Otra buena noticia (en un plano más particular) es que en Asturias el PP ha sido la fuerza más votada. Esto es bueno no porque el PP Asturiano cuente que mi simpatía (nada más lejos de la realidad), sino porque se abre las puertas al cambio. Lo mismo ocurre en Gijón. La elección de ayer me permite albergar esperanzas del tan necesitado cambio después de 30 años de ayuntamiento socialista. Y este avance del PP de Gijón se debe al cambio en su seno y a la apuesta por nuevas cabezas de cartel, como Pablo Fernández y Eduardo Junquera (por el que me siento especialmente feliz). También me parece positivo que el PP pierda la mayoría absoluta en Baleares para que se puedan investigar bien todos los asuntos urbanísticos sospechosos, y me alegro por el vuelco del PSOE en Canarias, donde la inmigración ilegal exigen un cambio inmediato. En general, me alegra ver que en determinados puntos de España, después de varias décadas de supremacía de un partido, se acerca cada vez más el cambio.

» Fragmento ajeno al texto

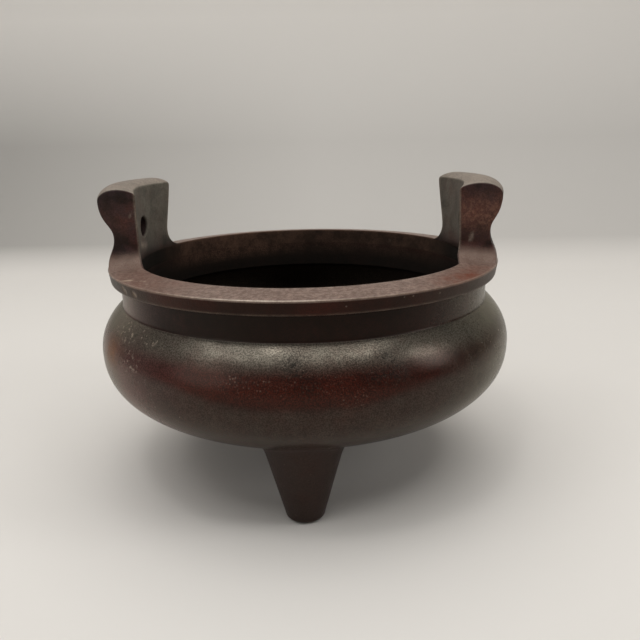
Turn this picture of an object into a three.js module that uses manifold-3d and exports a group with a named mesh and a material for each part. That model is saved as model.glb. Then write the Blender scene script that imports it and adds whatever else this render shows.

Así que no todo ha sido malo. Espero que pronto se reforme la Ley Electoral para que pueda satisfacer las necesidades actuales de la democracia española y se potencie una política de programa, de ideas y de partidos bien definidos en los que tengamos de nuevo cabida los votantes moderados. Y, sobre todo, deseo que unas veces de la mano del PSOE y otras de la mano del PP, la democracia española esté a la altura de sus ciudadanos y de sus expectativas como nación plural y única.
¡Oh, Dios, qué buen vasallo si tuviera buen señor!